— BEGIN —
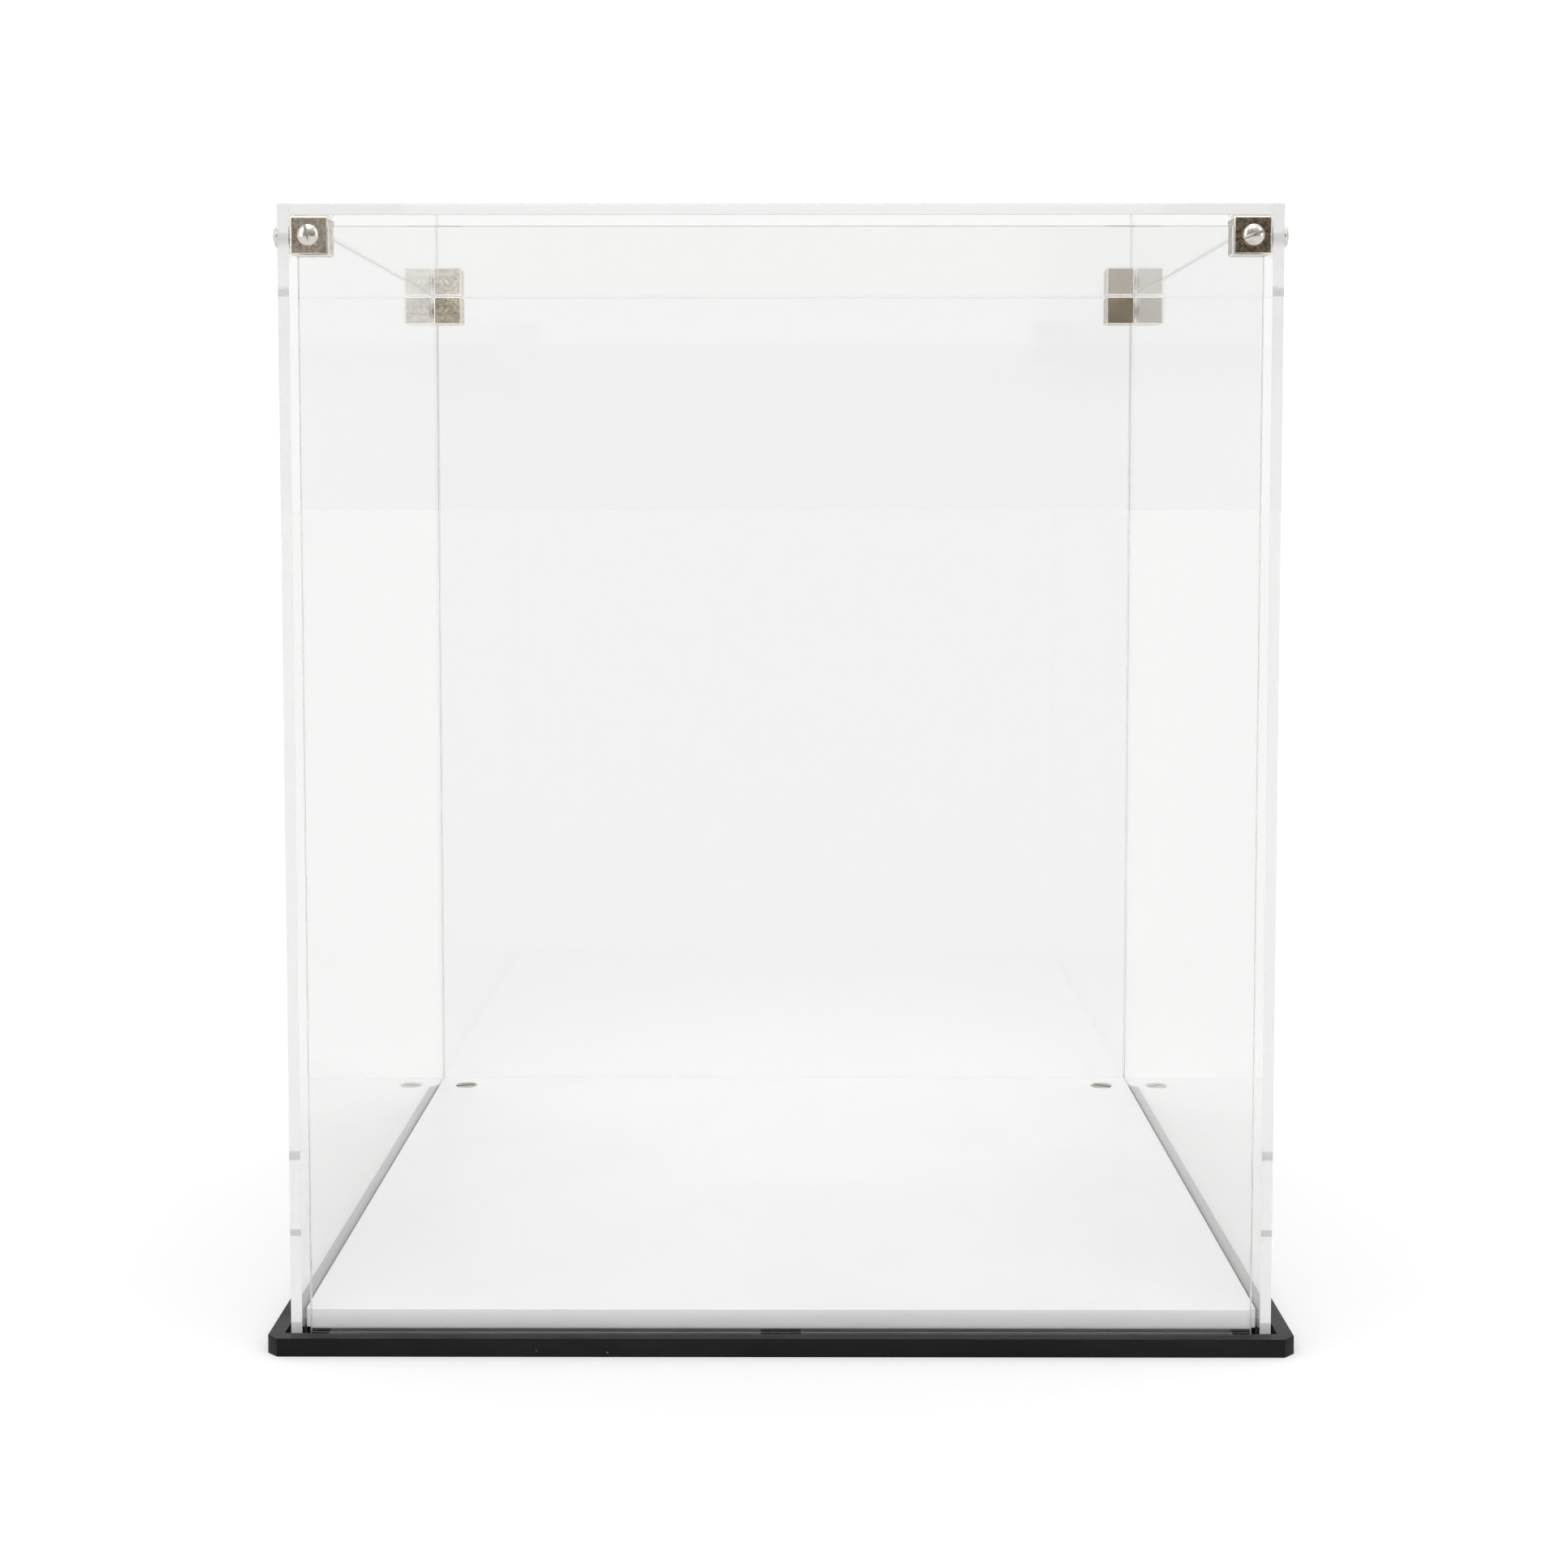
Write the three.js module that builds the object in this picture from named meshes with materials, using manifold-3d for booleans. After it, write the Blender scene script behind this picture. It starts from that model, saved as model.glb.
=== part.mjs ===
// A clear acrylic display case on a black base plate, in millimetres.
// +Z is up, the front faces -Y, and the origin is the middle of the base plate's underside.
// Flat sheets drop into slots in the base and are screwed to four small metal cubes under the lid.
import * as THREE from "three";
import { mergeVertices } from "three/addons/utils/BufferGeometryUtils.js";
import Module from "manifold-3d";

const wasm = await Module();
wasm.setup();

// Space and height of the case.
const clearWidth = 260; // between the two side panels
const clearDepth = 260; // from the front edge of the floor plate to the rear panel
const overallHeight = 309; // from the table to the top of the lid

// Sheets.
const wallThickness = 3; // side, rear, front and top panels
const baseThickness = 5;
const floorThickness = 5;
const baseLip = 4.3; // base plate outside the slots
const baseCornerCut = 3; // clipped corners of the base plate

// Fits.
const contactGap = 0.3; // air between pieces that touch
const weldDistance = 1e-4; // vertices closer than this are one vertex

// Slots in the base plate and the tabs that stand in them.
const slotWidth = 5;
const cornerSlotLength = 12; // each leg of a corner slot, from its outer corner
const middleSlotLength = 11;
const tabEndPlay = 0.5; // a middle tab is shorter than its slot by this at each end
const tabTableGap = 0.5; // the tabs end this far above the table

// Front panel: a loose sheet that stands on the base plate and is notched round the front cubes.
const frontPanelSideGap = 2.5; // air between it and each side panel
const frontPanelProud = 1.3; // how far it stands ahead of the side panels' front edges
const frontPanelTopGap = 2.9; // air between it and the lid

// Corner cubes and the slotted screws that thread into them.
const cubeSize = 10;
const screwRadius = 1.5;
const screwHeadRadius = 2.9;
const screwHeadHeight = 1.7;
const screwHeadWall = 0.7; // straight side of the head, below its dome
const screwSlotWidth = 0.8;
const screwSlotDepth = 0.9;

// Countersunk screws that hold the floor plate down.
const floorScrewRadius = 2;
const floorScrewHeadRadius = 3.8;
const floorScrewHeadDepth = 1.8;
const floorScrewSlotWidth = 1;
const floorScrewSlotDepth = 0.9;
const floorScrewTipHeight = 0.8; // above the table
const floorScrewSideInset = 10; // from the floor plate's side edges
const floorScrewRearInset = 12; // from its rear edge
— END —
= Stated task =
Return all the data exactly as given.

= Solution to the problem =
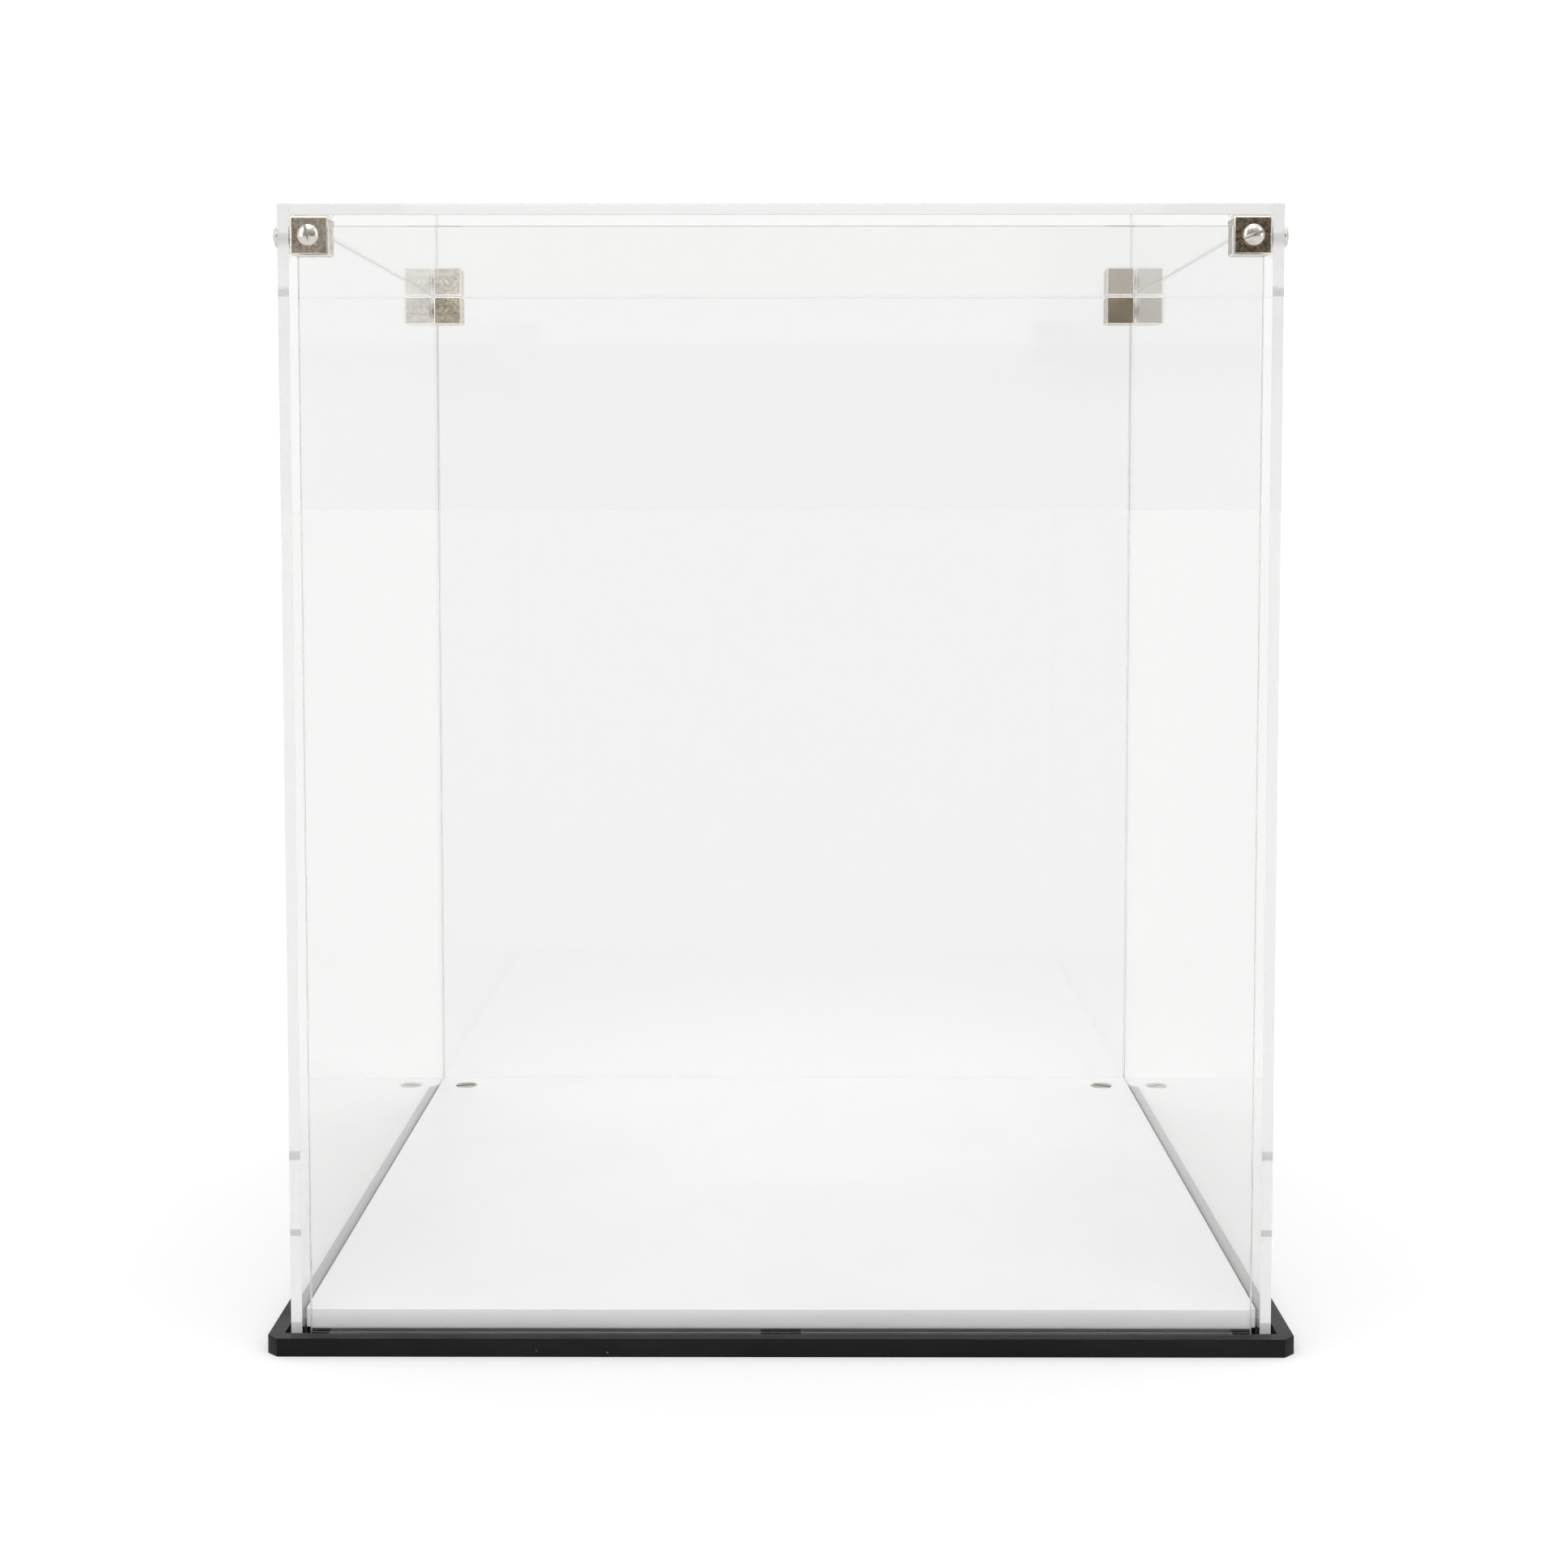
Write the three.js module that builds the object in this picture from named meshes with materials, using manifold-3d for booleans. After it, write the Blender scene script behind this picture. It starts from that model, saved as model.glb.
=== part.mjs ===
// A clear acrylic display case on a black base plate, in millimetres.
// +Z is up, the front faces -Y, and the origin is the middle of the base plate's underside.
// Flat sheets drop into slots in the base and are screwed to four small metal cubes under the lid.
import * as THREE from "three";
import { mergeVertices } from "three/addons/utils/BufferGeometryUtils.js";
import Module from "manifold-3d";

const wasm = await Module();
wasm.setup();

// Space and height of the case.
const clearWidth = 260; // between the two side panels
const clearDepth = 260; // from the front edge of the floor plate to the rear panel
const overallHeight = 309; // from the table to the top of the lid

// Sheets.
const wallThickness = 3; // side, rear, front and top panels
const baseThickness = 5;
const floorThickness = 5;
const baseLip = 4.3; // base plate outside the slots
const baseCornerCut = 3; // clipped corners of the base plate

// Fits.
const contactGap = 0.3; // air between pieces that touch
const weldDistance = 1e-4; // vertices closer than this are one vertex

// Slots in the base plate and the tabs that stand in them.
const slotWidth = 5;
const cornerSlotLength = 12; // each leg of a corner slot, from its outer corner
const middleSlotLength = 11;
const tabEndPlay = 0.5; // a middle tab is shorter than its slot by this at each end
const tabTableGap = 0.5; // the tabs end this far above the table

// Front panel: a loose sheet that stands on the base plate and is notched round the front cubes.
const frontPanelSideGap = 2.5; // air between it and each side panel
const frontPanelProud = 1.3; // how far it stands ahead of the side panels' front edges
const frontPanelTopGap = 2.9; // air between it and the lid

// Corner cubes and the slotted screws that thread into them.
const cubeSize = 10;
const screwRadius = 1.5;
const screwHeadRadius = 2.9;
const screwHeadHeight = 1.7;
const screwHeadWall = 0.7; // straight side of the head, below its dome
const screwSlotWidth = 0.8;
const screwSlotDepth = 0.9;

// Countersunk screws that hold the floor plate down.
const floorScrewRadius = 2;
const floorScrewHeadRadius = 3.8;
const floorScrewHeadDepth = 1.8;
const floorScrewSlotWidth = 1;
const floorScrewSlotDepth = 0.9;
const floorScrewTipHeight = 0.8; // above the table
const floorScrewSideInset = 10; // from the floor plate's side edges
const floorScrewRearInset = 12; // from its rear edge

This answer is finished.